The cochlea picks up these vibrations and sends them through the auditory nerve to the brain.
Headphones vs. Earbuds: How To Choose
Now let’s return to our initial question: “are headphones better than earbuds?”
Headphones offer better sound quality and better comfort.
But the answer isn’t a simple yes or not. Each style offers something different. To make the best choice, ask yourself these questions:
- Purpose: Do you need a lot of sound isolation for recording or a more open and natural sound for mixing? Or are you doing some everyday casual listening?
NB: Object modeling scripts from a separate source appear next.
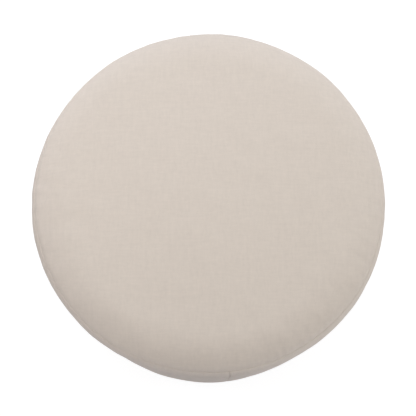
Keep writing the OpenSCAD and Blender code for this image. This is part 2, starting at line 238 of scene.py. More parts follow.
def relief(turn, along):
    """How far the cover stands out from its even outline."""
    run = turn * POUF_R
    spot = about_axis(turn, outline(along)[0])
    out = UNEVEN * waves(spot, 12, *UNEVEN_WAVES, SEED)
    out += LUMPS * waves(spot, 16, *LUMPS_WAVES, SEED + 1)
    gathers = ripple(run, SEAM_LOOP, *GATHERS_WAVES, SEED + 2)
    out += SEAM_GATHERS * gathers * fade(along, GATHERS_REACH)
    puckers = ripple(run, SEAM_LOOP, *PUCKERS_WAVES, SEED + 3)
    out += SEAM_PUCKERS * puckers * fade(along, PUCKERS_REACH)
    out -= SEAM_DIP * np.clip(1 - np.abs(along) / SEAM_PULL_W, 0, 1) ** 2

    side = np.clip(along / PUCKERS_REACH, 0, 1) * np.clip((UNDER - along) / BOTTOM_R, 0, 1)
    across = across_side_seam(turn)
    out -= side * SIDE_SEAM_DIP * np.clip(1 - np.abs(across) / SIDE_SEAM_W, 0, 1) ** 2
    side_puckers = ripple(along, HEM_END, *SIDE_PUCKERS_WAVES, SEED + 4)
    out += side * SIDE_SEAM_PUCKERS * side_puckers * fade(across, PUCKERS_REACH)

    # Under the base the hem lies flat at each staple and rises a little between two
    out *= np.clip(1 - (along - UNDER) / BOTTOM_R, 0, 1)
    between = 1 - (0.5 + 0.5 * np.cos((turn - SEAM_TURN) * HEM_STAPLES + math.pi)) ** 2
    near_rim = np.clip((along - FOOT) / BOTTOM_R, 0, 1) * fade(along - UNDER, HEM_TUCKS_REACH)
    return out + HEM_TUCKS * between * near_rim


def under_cover(turn, along, depth, swell=0.0, follow=1.0):
    """Points (radial, up) at a depth under the cover. follow is the share of its unevenness
    that they take, and swell how much further the cloth stands out there."""
    turn, along, depth = np.broadcast_arrays(turn, along, depth)
    wander = SEAM_WANDER * ripple(turn * POUF_R, SEAM_LOOP, *WANDER_WAVES, SEED + 5)
    point, n = outline(along + follow * wander * fade(along, WANDER_REACH))
    out = follow * relief(turn, along) + swell - depth
    return point + n * out[..., None]


def place(turn, along, depth, swell=0.0):
    """Points in space at a depth under the cover."""
    return about_axis(turn, under_cover(turn, along, depth, swell))


# Meshes

def new_mesh(name, points, faces, weave=None):
    """An object of points and faces. weave holds each point's place on the flat cloth."""
    mesh = bpy.data.meshes.new(name)
    mesh.from_pydata(np.asarray(points).tolist(), [], faces)
    if weave is not None:
        corner = np.zeros(len(mesh.loops), np.int32)
        mesh.loops.foreach_get("vertex_index", corner)
        layer = mesh.uv_layers.new(name="weave")
        layer.data.foreach_set("uv", np.asarray(weave, np.float32)[corner].ravel())
    mesh.polygons.foreach_set("use_smooth", np.ones(len(mesh.polygons), bool))
    obj = bpy.data.objects.new(name, mesh)
    bpy.context.scene.collection.objects.link(obj)
    return obj


def applied(obj):
    """The object with its modifiers applied, so that it holds a plain mesh."""
    graph = bpy.context.evaluated_depsgraph_get()
    mesh = bpy.data.meshes.new_from_object(obj.evaluated_get(graph), depsgraph=graph)
    obj.modifiers.clear()
    obj.data = mesh
    return obj


def thickened(obj, thickness):
    """A sheet with its thickness, half to each side."""
    wall = obj.modifiers.new("thickness", "SOLIDIFY")
    wall.thickness = thickness
    wall.offset = 0
    wall.use_even_offset = True
    return applied(obj)


def solid(obj):
    """A closed mesh with its doubled points joined and its faces turned outwards."""
    b = bmesh.new()
    b.from_mesh(obj.data)
    bmesh.ops.remove_doubles(b, verts=b.verts, dist=0.01 * MM)
    bmesh.ops.recalc_face_normals(b, faces=b.faces)
    b.to_mesh(obj.data)
    b.free()
    return obj


def used_only(faces, *fields):
    """Faces of a grid renumbered to the points that they use, and those points' values."""
    used, faces = np.unique(faces, return_inverse=True)
    return faces.reshape(-1, 4).tolist(), *(f.reshape(-1, *f.shape[2:])[used] for f in fields)


def swept(name, turns, sections, closed=True):
    """A solid swept about the axis through loops of points (radial, up), one at each turn."""
    columns, count, _ = sections.shape
    points = about_axis(turns[:, None], sections).reshape(-1, 3)
    faces = []
    for i in range(columns if closed else columns - 1):
        here, there = i * count, (i + 1) % columns * count
        for j in range(count):
            k = (j + 1) % count
            faces.append((here + j, here + k, there + k, there + j))
    if not closed:
        faces.append(tuple(range(count)))
        faces.append(tuple(range(len(points) - count, len(points))))
    return solid(new_mesh(name, points, faces))


def finer(field, times=2):
    """Values between the rows of a field, so that it has that many times the steps."""
    field = np.asarray(field, float)
    here = np.arange((len(field) - 1) * times + 1) / times
    low = np.minimum(here.astype(int), len(field) - 2)
    part = (here - low).reshape(-1, *[1] * (field.ndim - 1))
    return field[low] * (1 - part) + field[low + 1] * part


# Round cloths: a square grid drawn out to a disc fills the middle, and rows run round it

RIM_STEP = 4 * MM  # from the gridded middle to the first row


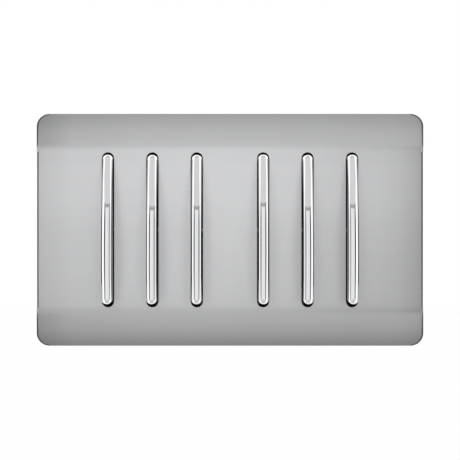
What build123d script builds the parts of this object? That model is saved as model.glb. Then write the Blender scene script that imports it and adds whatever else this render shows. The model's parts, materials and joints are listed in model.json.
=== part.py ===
"""Six-gang rocker light switch on a double-width steel plate, in millimetres.

X runs along the plate, Z is up and the front faces -Y. The wall is the plane
y = 0, and the origin is the middle of the plate on the wall.
"""

from build123d import *
import math
import os

os.makedirs("parts", exist_ok=True)

# Faceplate: one pressed sheet, flat in the middle, its top and bottom bent back
plate_corner = 4.8
plate_standoff = 7.0
sheet = 0.8
crease_margin = 1.7
bend_radius = 20.0
bend_angle = 9.0
wing_radius = 140.0
wing_flare = 0.3
flange_radius = 1.0
flange_depth = 4.2
slot_side_gap = 0.35
slot_end_gap = 1.0

# Gangs: two groups of three, side by side
gang_pitch = 17.25
gangs_per_group = 3
group_gap = 8.5

# Rocker: a slim bar, arched along its length, with a hollow stem behind it
rocker_width = 4.0
rocker_length = 58.1
crest_height = 6.8
crest_radius = 120.0
crest_bevel_width = 0.6
crest_bevel_depth = 0.6
skirt_behind_pivot = 0.4
stem_height = 4.4
stem_length = 7.0
rocker_tilt = 5.25

# Pivot pin and its cheeks
pin_radius = 1.0
cheek_wall = 0.9
cheek_thickness = 2.0

# Plunger and spring in the stem
plunger_radius = 1.05
plunger_bore_floor = 0.5
plunger_stroke = 0.4
plunger_seat_length = 3.2
spring_wire = 0.36
spring_turns = 4
spring_side_gap = 0.12

# See-saw contact
fulcrum_depth = 9.2
fulcrum_radius = 0.5
fulcrum_web = 0.6
lever_thickness = 0.8
lever_width = 4.0
lever_reach = 9.4
contact_reach = 8.0
contact_radius = 1.3
contact_height = 0.5
contact_gap = 0.2
lever_tilt = 8.0

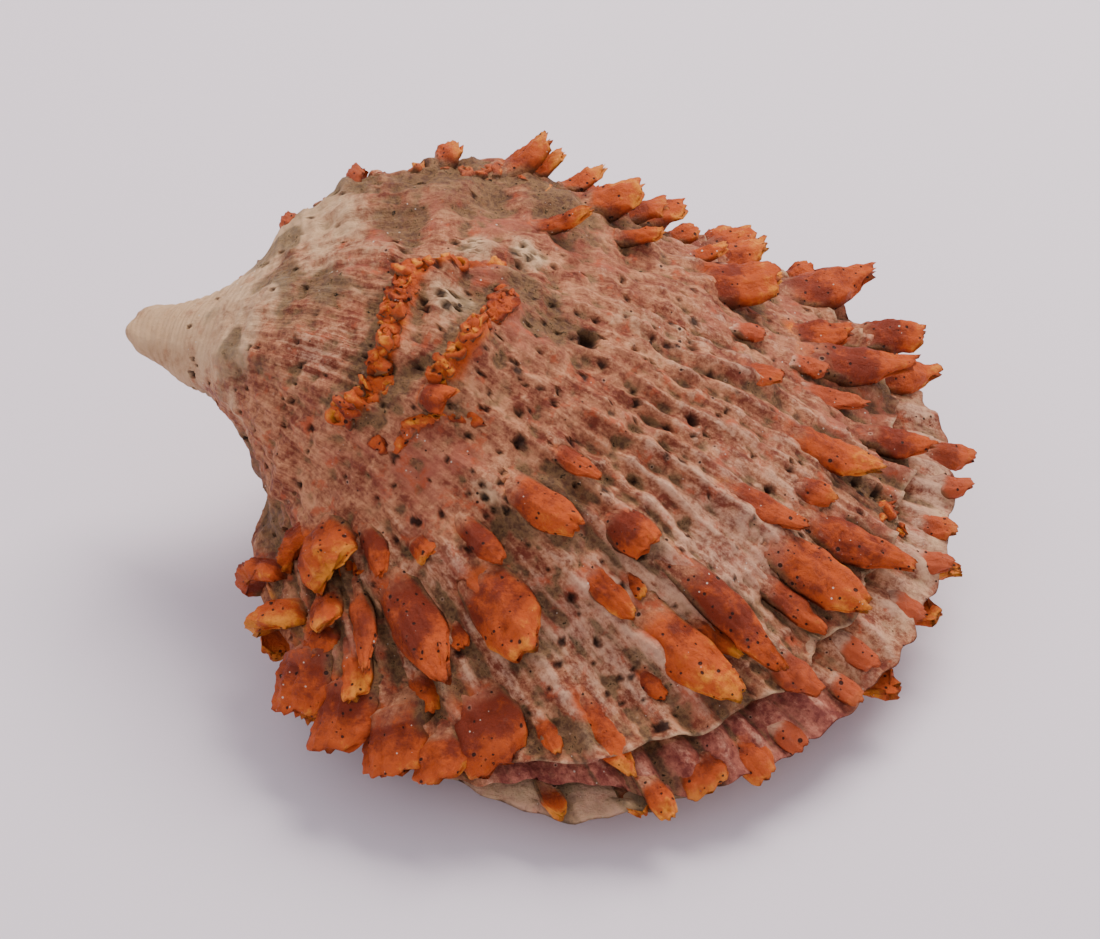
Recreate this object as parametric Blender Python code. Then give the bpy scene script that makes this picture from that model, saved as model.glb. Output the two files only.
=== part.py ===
"""A spiny oyster shell: two valves, closed, the deep beaked one on top of the flatter one.

Run it with blender --background --python part.py, or from Blender's text editor. Metres, +Z up.
The origin is under the middle of the shell, on the surface it stands on. The beak points to -X.

Each valve is a loft of growth rings. A ring is the shell's own margin at a younger age: smaller, and
turned about the hinge, so that the rings together roll out the dome. A point on a valve is given by
its angle round the margin, 0 opposite the hinge, and its growth, 0 at the beak and 1 at the margin.
"""

import math
import random

import bmesh
import bpy
import numpy as np
from mathutils import Euler, Vector

# Where the shell stands: the middle of the hinge line, and the tilt of the plane between the valves.
HINGE = (-0.0425, 0.0168, 0.0225)
YAW = math.radians(19)
PITCH = math.radians(10)
ROLL = math.radians(-0.5)

# The margin, seen square on.
LENGTH = 0.116
HALF_NEAR = 0.0655
HALF_FAR = 0.0645
EAR_ANGLE = math.radians(148)
EAR_WIDTH = math.radians(20)
EAR_SIZE = 0.10
# The margin is a little flatter towards the near right than an oval.
FLAT_ANGLE = math.radians(-28)
FLAT_WIDTH = math.radians(30)
FLAT_SIZE = 0.035

# How the upper valve grew: where its beak lies from the hinge, and how far the rings turned.
BEAK_BACK = -0.0306
BEAK_SIDE = -0.004
BEAK_RISE = 0.0145
BEAK_FADE = 3.0
UPPER_TURN = math.radians(138)
UPPER_TURN_FADE = 1.8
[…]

Maybe you need a set suited for your HIIT workout?
- Sound: Are you craving every little detail or want to stay connected to the outside world?
- Fit: Do you like the idea of two cozy, cushioned ear cups on your head? Or, would you like some room for your ears to breathe? Maybe you want to skip cups altogether for a lighter, more compact feel?
Although headphones and earbuds generate sound using similar mechanisms, they’re designed for different purposes.
So, you can’t really say that one is better than the other. It’s much more important to understand what you need as a listener and find a device that fulfills those needs. A great way to figure this out is to consult an expert at your favorite AV retailer.